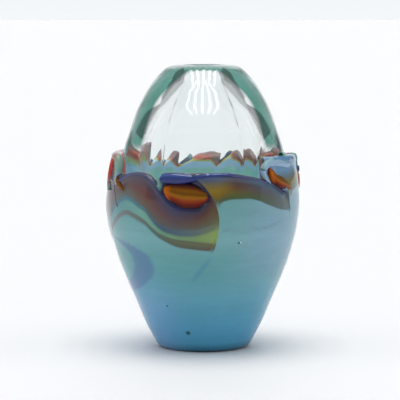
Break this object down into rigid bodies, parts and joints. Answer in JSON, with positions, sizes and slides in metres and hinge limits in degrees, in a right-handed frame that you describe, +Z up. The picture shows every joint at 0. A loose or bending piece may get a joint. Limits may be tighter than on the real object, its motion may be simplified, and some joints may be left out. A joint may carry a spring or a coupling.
{
  "type": "hand blown art glass vase",
  "caption": "Thick clear glass vase with a narrow mouth, held in an opaque teal overlay cup whose lip is pulled into overlapping waves of coloured trails.",
  "frame": {"origin": "centre of the flat foot, on the surface that the vase stands on", "axes": "+Z up along the vase's axis to the mouth, -Y towards the front, where the widest fold is, +X to the right seen from the front"},
  "size_m": [0.102, 0.1021, 0.15],
  "materials": {
    "clear_inner_glass": "fire-polished, clear with a faint green-blue tint",
    "clear_casing_glass": "fire-polished, clear, green-teal where it is seen edge on",
    "pale_blue_lining_glass": "smooth, opaque pale blue",
    "silver_teal_glass": "fire-polished, opaque silvery teal shading to blue",
    "veil_glass": "fire-polished, smoky plum-blue smear",
    "streak_glass": "fire-polished, blue smear",
    "cobalt_glass": "fire-polished, deep cobalt",
    "amber_glass": "fire-polished, streaked amber with a dark red edge",
    "plum_glass": "fire-polished, plum brown with mauve haze",
    "steel_blue_glass": "fire-polished, steel blue",
    "lime_glass": "fire-polished, lime to olive",
    "curl_glass": "fire-polished, red and mint rolled together"
  },
  "bodies": {
    "root": {"inner_gather": "clear_inner_glass", "clear_casing": "clear_casing_glass", "overlay_lining": "pale_blue_lining_glass", "overlay_cup": "silver_teal_glass", "plum_veil": "veil_glass", "blue_streak": "streak_glass", "left_lip": "cobalt_glass", "left_fold": "amber_glass", "left_plum_band": "plum_glass", "left_blue_trail": "steel_blue_glass", "left_lime_band": "lime_glass", "left_curl": "curl_glass", "front_lip": "cobalt_glass", "front_fold": "amber_glass", "front_plum_band": "plum_glass", "front_blue_trail": "steel_blue_glass", "front_lime_band": "lime_glass", "front_curl": "curl_glass", "right_lip": "cobalt_glass", "right_fold": "amber_glass", "right_plum_band": "plum_glass", "right_blue_trail": "steel_blue_glass", "right_lime_band": "lime_glass", "right_curl": "curl_glass", "right_rear_lip": "cobalt_glass", "right_rear_fold": "amber_glass", "right_rear_plum_band": "plum_glass", "right_rear_blue_trail": "steel_blue_glass", "right_rear_lime_band": "lime_glass", "right_rear_curl": "curl_glass", "back_right_lip": "cobalt_glass", "back_right_fold": "amber_glass", "back_right_plum_band": "plum_glass", "back_right_blue_trail": "steel_blue_glass", "back_right_lime_band": "lime_glass", "back_right_curl": "curl_glass", "back_lip": "cobalt_glass", "back_fold": "amber_glass", "back_plum_band": "plum_glass", "back_blue_trail": "steel_blue_glass", "back_lime_band": "lime_glass", "back_curl": "curl_glass", "back_left_lip": "cobalt_glass", "back_left_fold": "amber_glass", "back_left_plum_band": "plum_glass", "back_left_blue_trail": "steel_blue_glass", "back_left_lime_band": "lime_glass", "back_left_curl": "curl_glass", "left_rear_lip": "cobalt_glass", "left_rear_fold": "amber_glass", "left_rear_plum_band": "plum_glass", "left_rear_blue_trail": "steel_blue_glass", "left_rear_lime_band": "lime_glass", "left_rear_curl": "curl_glass"}
  },
  "joints": []
}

+++++

### Exercise objective
Repeat every line of the material exactly as given.

### Reply
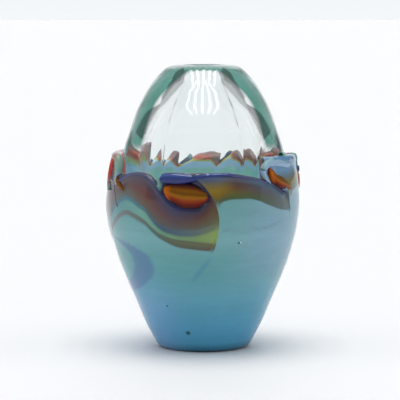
Break this object down into rigid bodies, parts and joints. Answer in JSON, with positions, sizes and slides in metres and hinge limits in degrees, in a right-handed frame that you describe, +Z up. The picture shows every joint at 0. A loose or bending piece may get a joint. Limits may be tighter than on the real object, its motion may be simplified, and some joints may be left out. A joint may carry a spring or a coupling.
{
  "type": "hand blown art glass vase",
  "caption": "Thick clear glass vase with a narrow mouth, held in an opaque teal overlay cup whose lip is pulled into overlapping waves of coloured trails.",
  "frame": {"origin": "centre of the flat foot, on the surface that the vase stands on", "axes": "+Z up along the vase's axis to the mouth, -Y towards the front, where the widest fold is, +X to the right seen from the front"},
  "size_m": [0.102, 0.1021, 0.15],
  "materials": {
    "clear_inner_glass": "fire-polished, clear with a faint green-blue tint",
    "clear_casing_glass": "fire-polished, clear, green-teal where it is seen edge on",
    "pale_blue_lining_glass": "smooth, opaque pale blue",
    "silver_teal_glass": "fire-polished, opaque silvery teal shading to blue",
    "veil_glass": "fire-polished, smoky plum-blue smear",
    "streak_glass": "fire-polished, blue smear",
    "cobalt_glass": "fire-polished, deep cobalt",
    "amber_glass": "fire-polished, streaked amber with a dark red edge",
    "plum_glass": "fire-polished, plum brown with mauve haze",
    "steel_blue_glass": "fire-polished, steel blue",
    "lime_glass": "fire-polished, lime to olive",
    "curl_glass": "fire-polished, red and mint rolled together"
  },
  "bodies": {
    "root": {"inner_gather": "clear_inner_glass", "clear_casing": "clear_casing_glass", "overlay_lining": "pale_blue_lining_glass", "overlay_cup": "silver_teal_glass", "plum_veil": "veil_glass", "blue_streak": "streak_glass", "left_lip": "cobalt_glass", "left_fold": "amber_glass", "left_plum_band": "plum_glass", "left_blue_trail": "steel_blue_glass", "left_lime_band": "lime_glass", "left_curl": "curl_glass", "front_lip": "cobalt_glass", "front_fold": "amber_glass", "front_plum_band": "plum_glass", "front_blue_trail": "steel_blue_glass", "front_lime_band": "lime_glass", "front_curl": "curl_glass", "right_lip": "cobalt_glass", "right_fold": "amber_glass", "right_plum_band": "plum_glass", "right_blue_trail": "steel_blue_glass", "right_lime_band": "lime_glass", "right_curl": "curl_glass", "right_rear_lip": "cobalt_glass", "right_rear_fold": "amber_glass", "right_rear_plum_band": "plum_glass", "right_rear_blue_trail": "steel_blue_glass", "right_rear_lime_band": "lime_glass", "right_rear_curl": "curl_glass", "back_right_lip": "cobalt_glass", "back_right_fold": "amber_glass", "back_right_plum_band": "plum_glass", "back_right_blue_trail": "steel_blue_glass", "back_right_lime_band": "lime_glass", "back_right_curl": "curl_glass", "back_lip": "cobalt_glass", "back_fold": "amber_glass", "back_plum_band": "plum_glass", "back_blue_trail": "steel_blue_glass", "back_lime_band": "lime_glass", "back_curl": "curl_glass", "back_left_lip": "cobalt_glass", "back_left_fold": "amber_glass", "back_left_plum_band": "plum_glass", "back_left_blue_trail": "steel_blue_glass", "back_left_lime_band": "lime_glass", "back_left_curl": "curl_glass", "left_rear_lip": "cobalt_glass", "left_rear_fold": "amber_glass", "left_rear_plum_band": "plum_glass", "left_rear_blue_trail": "steel_blue_glass", "left_rear_lime_band": "lime_glass", "left_rear_curl": "curl_glass"}
  },
  "joints": []
}